▶ **EXERCISE BRIEF**:
Scan the data below and pick out the lines containing the word "from".

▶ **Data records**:
— BEGIN —

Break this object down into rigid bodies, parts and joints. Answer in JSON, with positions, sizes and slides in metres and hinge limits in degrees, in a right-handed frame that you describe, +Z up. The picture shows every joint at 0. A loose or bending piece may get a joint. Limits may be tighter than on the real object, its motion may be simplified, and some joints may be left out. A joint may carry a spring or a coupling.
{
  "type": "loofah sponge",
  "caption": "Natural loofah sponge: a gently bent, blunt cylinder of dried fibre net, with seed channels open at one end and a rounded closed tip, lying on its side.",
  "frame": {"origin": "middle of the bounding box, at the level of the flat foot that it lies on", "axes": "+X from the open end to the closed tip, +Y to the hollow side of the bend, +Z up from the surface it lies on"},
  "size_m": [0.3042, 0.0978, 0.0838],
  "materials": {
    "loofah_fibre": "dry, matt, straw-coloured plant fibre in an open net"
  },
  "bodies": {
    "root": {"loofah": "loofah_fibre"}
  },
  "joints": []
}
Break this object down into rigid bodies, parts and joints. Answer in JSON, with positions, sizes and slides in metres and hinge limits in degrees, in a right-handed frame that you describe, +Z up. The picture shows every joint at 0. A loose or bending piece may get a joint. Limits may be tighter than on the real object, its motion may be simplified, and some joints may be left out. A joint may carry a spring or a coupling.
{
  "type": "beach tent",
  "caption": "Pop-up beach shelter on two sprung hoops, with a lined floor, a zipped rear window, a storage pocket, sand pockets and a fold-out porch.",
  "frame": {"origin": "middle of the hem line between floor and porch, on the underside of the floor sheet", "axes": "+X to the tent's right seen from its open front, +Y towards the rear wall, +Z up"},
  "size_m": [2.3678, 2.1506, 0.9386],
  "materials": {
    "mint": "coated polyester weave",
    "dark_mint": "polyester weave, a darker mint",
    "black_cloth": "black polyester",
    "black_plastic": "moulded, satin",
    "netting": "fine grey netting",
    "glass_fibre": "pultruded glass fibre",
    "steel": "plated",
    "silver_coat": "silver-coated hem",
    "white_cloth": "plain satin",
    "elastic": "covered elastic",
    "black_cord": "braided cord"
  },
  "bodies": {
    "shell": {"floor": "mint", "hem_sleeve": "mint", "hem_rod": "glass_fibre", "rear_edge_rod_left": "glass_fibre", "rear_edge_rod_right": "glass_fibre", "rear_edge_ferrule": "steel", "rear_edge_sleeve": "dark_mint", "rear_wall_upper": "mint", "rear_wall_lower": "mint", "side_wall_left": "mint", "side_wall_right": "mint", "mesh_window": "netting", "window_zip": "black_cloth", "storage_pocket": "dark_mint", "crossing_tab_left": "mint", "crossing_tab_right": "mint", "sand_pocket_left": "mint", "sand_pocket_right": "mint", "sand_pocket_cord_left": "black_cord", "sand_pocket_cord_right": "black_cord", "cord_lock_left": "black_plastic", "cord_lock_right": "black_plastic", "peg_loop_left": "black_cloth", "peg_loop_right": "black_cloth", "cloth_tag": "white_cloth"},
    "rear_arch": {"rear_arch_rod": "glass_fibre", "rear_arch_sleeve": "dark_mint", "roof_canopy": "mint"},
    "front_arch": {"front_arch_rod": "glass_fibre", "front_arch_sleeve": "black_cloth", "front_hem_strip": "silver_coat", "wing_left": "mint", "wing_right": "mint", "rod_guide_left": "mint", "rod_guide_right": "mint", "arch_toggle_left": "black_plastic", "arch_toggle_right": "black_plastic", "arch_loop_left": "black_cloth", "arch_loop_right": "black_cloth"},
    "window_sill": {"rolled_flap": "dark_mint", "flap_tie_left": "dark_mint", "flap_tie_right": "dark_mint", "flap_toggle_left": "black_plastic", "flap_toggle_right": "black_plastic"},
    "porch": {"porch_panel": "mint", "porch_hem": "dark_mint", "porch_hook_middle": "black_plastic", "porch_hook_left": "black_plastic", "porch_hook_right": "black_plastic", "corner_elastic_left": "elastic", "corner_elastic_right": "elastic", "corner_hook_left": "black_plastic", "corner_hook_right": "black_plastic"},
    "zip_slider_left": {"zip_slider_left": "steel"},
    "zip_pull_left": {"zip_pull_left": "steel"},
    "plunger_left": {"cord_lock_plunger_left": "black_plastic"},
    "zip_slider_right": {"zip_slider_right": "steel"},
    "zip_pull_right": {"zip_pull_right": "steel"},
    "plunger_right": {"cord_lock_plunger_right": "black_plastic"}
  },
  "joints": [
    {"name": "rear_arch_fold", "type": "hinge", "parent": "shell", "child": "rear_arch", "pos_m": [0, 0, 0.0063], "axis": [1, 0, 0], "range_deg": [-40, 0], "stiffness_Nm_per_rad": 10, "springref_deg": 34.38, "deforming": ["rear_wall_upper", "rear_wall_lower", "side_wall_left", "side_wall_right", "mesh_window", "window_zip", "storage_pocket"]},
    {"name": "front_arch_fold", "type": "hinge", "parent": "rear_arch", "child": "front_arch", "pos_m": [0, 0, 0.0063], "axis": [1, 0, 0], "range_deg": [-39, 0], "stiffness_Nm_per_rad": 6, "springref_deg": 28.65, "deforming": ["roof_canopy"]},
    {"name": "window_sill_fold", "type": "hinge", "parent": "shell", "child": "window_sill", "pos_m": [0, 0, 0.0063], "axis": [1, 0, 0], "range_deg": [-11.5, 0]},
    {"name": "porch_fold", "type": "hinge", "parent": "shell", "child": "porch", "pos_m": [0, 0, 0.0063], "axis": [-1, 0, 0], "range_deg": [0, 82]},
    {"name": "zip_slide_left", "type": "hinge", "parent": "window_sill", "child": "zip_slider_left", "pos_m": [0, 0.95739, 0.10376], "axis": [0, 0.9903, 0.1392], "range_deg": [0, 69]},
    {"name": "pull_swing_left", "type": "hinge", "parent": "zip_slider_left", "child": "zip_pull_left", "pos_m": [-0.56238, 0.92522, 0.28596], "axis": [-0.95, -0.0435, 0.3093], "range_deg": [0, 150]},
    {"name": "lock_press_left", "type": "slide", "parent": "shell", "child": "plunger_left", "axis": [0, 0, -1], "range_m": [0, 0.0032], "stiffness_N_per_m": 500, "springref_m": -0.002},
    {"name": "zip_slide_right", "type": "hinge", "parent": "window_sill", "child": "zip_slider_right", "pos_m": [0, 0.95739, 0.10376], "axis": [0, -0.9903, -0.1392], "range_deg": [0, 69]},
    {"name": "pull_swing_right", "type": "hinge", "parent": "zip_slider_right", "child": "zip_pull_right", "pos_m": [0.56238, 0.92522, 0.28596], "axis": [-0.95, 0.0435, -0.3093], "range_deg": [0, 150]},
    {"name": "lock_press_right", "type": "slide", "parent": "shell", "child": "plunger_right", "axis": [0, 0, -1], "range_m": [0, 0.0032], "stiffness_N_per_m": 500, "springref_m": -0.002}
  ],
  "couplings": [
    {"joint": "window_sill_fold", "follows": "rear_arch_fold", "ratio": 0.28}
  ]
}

— END —
— BEGIN —

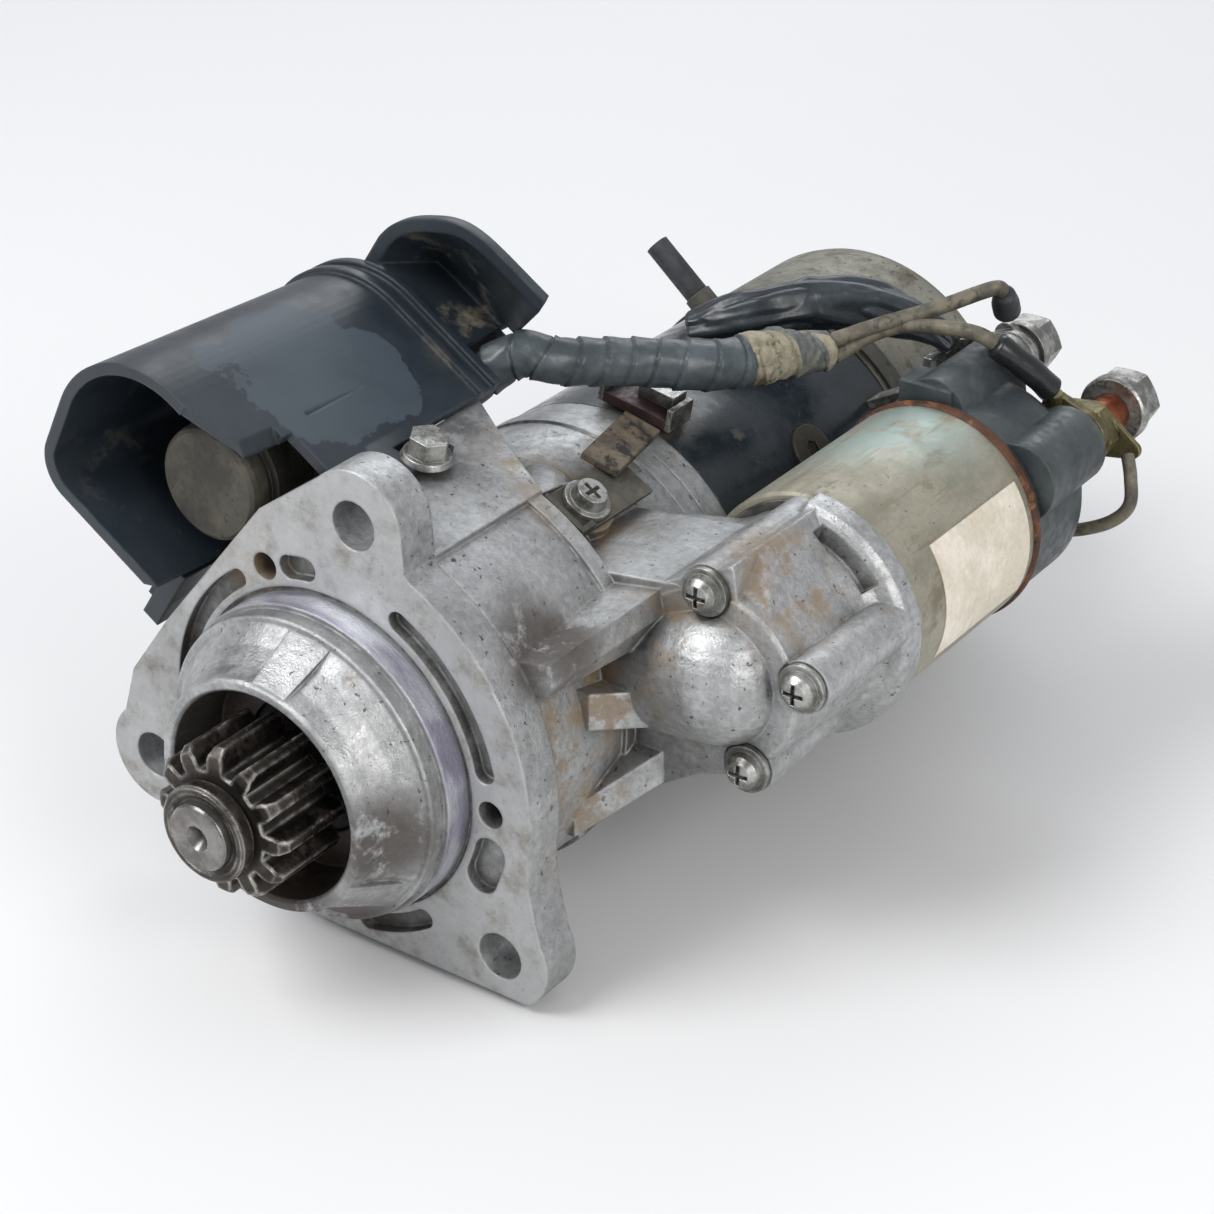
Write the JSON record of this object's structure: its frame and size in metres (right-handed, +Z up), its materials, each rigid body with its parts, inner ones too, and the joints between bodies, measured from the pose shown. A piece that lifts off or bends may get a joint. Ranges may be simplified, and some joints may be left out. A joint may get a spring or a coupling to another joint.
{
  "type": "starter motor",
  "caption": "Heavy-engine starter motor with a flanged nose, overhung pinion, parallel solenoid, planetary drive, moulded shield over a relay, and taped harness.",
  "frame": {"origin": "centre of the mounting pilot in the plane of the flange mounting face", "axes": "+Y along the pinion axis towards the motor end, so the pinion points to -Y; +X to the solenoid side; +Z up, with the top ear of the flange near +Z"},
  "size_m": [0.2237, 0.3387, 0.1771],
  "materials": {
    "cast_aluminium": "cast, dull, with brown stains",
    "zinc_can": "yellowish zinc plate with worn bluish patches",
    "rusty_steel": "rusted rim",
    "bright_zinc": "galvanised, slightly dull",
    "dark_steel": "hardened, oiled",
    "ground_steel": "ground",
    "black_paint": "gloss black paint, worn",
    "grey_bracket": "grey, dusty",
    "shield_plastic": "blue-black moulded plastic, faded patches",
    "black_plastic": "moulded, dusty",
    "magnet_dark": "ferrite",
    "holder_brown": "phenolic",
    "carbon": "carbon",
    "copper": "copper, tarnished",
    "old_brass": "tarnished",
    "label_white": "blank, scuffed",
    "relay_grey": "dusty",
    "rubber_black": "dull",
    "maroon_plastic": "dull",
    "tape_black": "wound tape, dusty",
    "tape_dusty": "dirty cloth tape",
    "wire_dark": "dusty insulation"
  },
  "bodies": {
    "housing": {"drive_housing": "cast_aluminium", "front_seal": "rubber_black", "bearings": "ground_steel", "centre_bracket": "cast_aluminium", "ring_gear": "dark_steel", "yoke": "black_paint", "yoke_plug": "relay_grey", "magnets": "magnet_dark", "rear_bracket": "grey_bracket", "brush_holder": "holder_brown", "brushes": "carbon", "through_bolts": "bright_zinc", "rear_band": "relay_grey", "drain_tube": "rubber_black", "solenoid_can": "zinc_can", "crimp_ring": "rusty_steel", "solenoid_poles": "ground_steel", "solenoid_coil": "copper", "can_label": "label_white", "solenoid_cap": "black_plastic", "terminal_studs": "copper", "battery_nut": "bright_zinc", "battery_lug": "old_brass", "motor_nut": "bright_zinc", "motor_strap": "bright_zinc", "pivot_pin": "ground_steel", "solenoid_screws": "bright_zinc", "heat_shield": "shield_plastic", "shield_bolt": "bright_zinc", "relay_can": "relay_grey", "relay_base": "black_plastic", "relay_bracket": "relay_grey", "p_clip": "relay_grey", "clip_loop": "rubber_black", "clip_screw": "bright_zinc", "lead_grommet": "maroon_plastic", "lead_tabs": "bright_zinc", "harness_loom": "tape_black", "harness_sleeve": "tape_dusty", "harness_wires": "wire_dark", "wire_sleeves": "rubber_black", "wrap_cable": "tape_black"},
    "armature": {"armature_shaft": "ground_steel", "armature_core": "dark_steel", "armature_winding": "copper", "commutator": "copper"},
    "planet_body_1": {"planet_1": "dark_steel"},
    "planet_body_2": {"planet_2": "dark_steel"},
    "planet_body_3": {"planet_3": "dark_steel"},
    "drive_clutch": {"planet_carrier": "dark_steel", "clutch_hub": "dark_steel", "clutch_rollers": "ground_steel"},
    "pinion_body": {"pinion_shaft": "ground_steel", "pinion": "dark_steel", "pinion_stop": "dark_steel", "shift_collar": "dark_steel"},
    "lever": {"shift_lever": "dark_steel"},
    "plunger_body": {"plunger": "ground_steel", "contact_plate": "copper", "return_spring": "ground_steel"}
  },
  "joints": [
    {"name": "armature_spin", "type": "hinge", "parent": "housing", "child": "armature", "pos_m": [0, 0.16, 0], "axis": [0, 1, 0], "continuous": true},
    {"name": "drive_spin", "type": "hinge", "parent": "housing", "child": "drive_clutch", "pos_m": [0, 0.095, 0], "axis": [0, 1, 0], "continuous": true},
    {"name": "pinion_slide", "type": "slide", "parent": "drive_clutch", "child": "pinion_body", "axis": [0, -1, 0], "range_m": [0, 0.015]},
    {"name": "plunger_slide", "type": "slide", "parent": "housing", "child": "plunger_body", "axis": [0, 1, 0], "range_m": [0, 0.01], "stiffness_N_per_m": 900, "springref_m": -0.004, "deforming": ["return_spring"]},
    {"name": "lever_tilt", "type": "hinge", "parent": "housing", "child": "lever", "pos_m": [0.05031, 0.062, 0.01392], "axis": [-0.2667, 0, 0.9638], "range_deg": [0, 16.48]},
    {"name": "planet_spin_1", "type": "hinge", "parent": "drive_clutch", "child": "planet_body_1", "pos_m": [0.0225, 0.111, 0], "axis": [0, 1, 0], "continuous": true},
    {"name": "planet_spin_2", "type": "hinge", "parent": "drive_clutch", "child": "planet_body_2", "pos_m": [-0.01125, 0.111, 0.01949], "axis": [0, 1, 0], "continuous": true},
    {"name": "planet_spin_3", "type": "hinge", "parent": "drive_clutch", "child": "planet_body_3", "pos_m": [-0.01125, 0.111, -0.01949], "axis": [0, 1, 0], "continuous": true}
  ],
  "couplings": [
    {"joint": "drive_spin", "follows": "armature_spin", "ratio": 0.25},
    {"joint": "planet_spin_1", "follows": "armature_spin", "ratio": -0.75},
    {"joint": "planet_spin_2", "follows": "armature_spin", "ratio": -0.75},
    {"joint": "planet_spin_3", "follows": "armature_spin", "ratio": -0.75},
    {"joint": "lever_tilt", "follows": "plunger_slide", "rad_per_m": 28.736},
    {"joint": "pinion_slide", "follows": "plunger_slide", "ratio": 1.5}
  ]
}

— END —

▶ **OUTPUT**:
  "frame": {"origin": "middle of the bounding box, at the level of the flat foot that it lies on", "axes": "+X from the open end to the closed tip, +Y to the hollow side of the bend, +Z up from the surface it lies on"},
  "frame": {"origin": "middle of the hem line between floor and porch, on the underside of the floor sheet", "axes": "+X to the tent's right seen from its open front, +Y towards the rear wall, +Z up"},
Write the JSON record of this object's structure: its frame and size in metres (right-handed, +Z up), its materials, each rigid body with its parts, inner ones too, and the joints between bodies, measured from the pose shown. A piece that lifts off or bends may get a joint. Ranges may be simplified, and some joints may be left out. A joint may get a spring or a coupling to another joint.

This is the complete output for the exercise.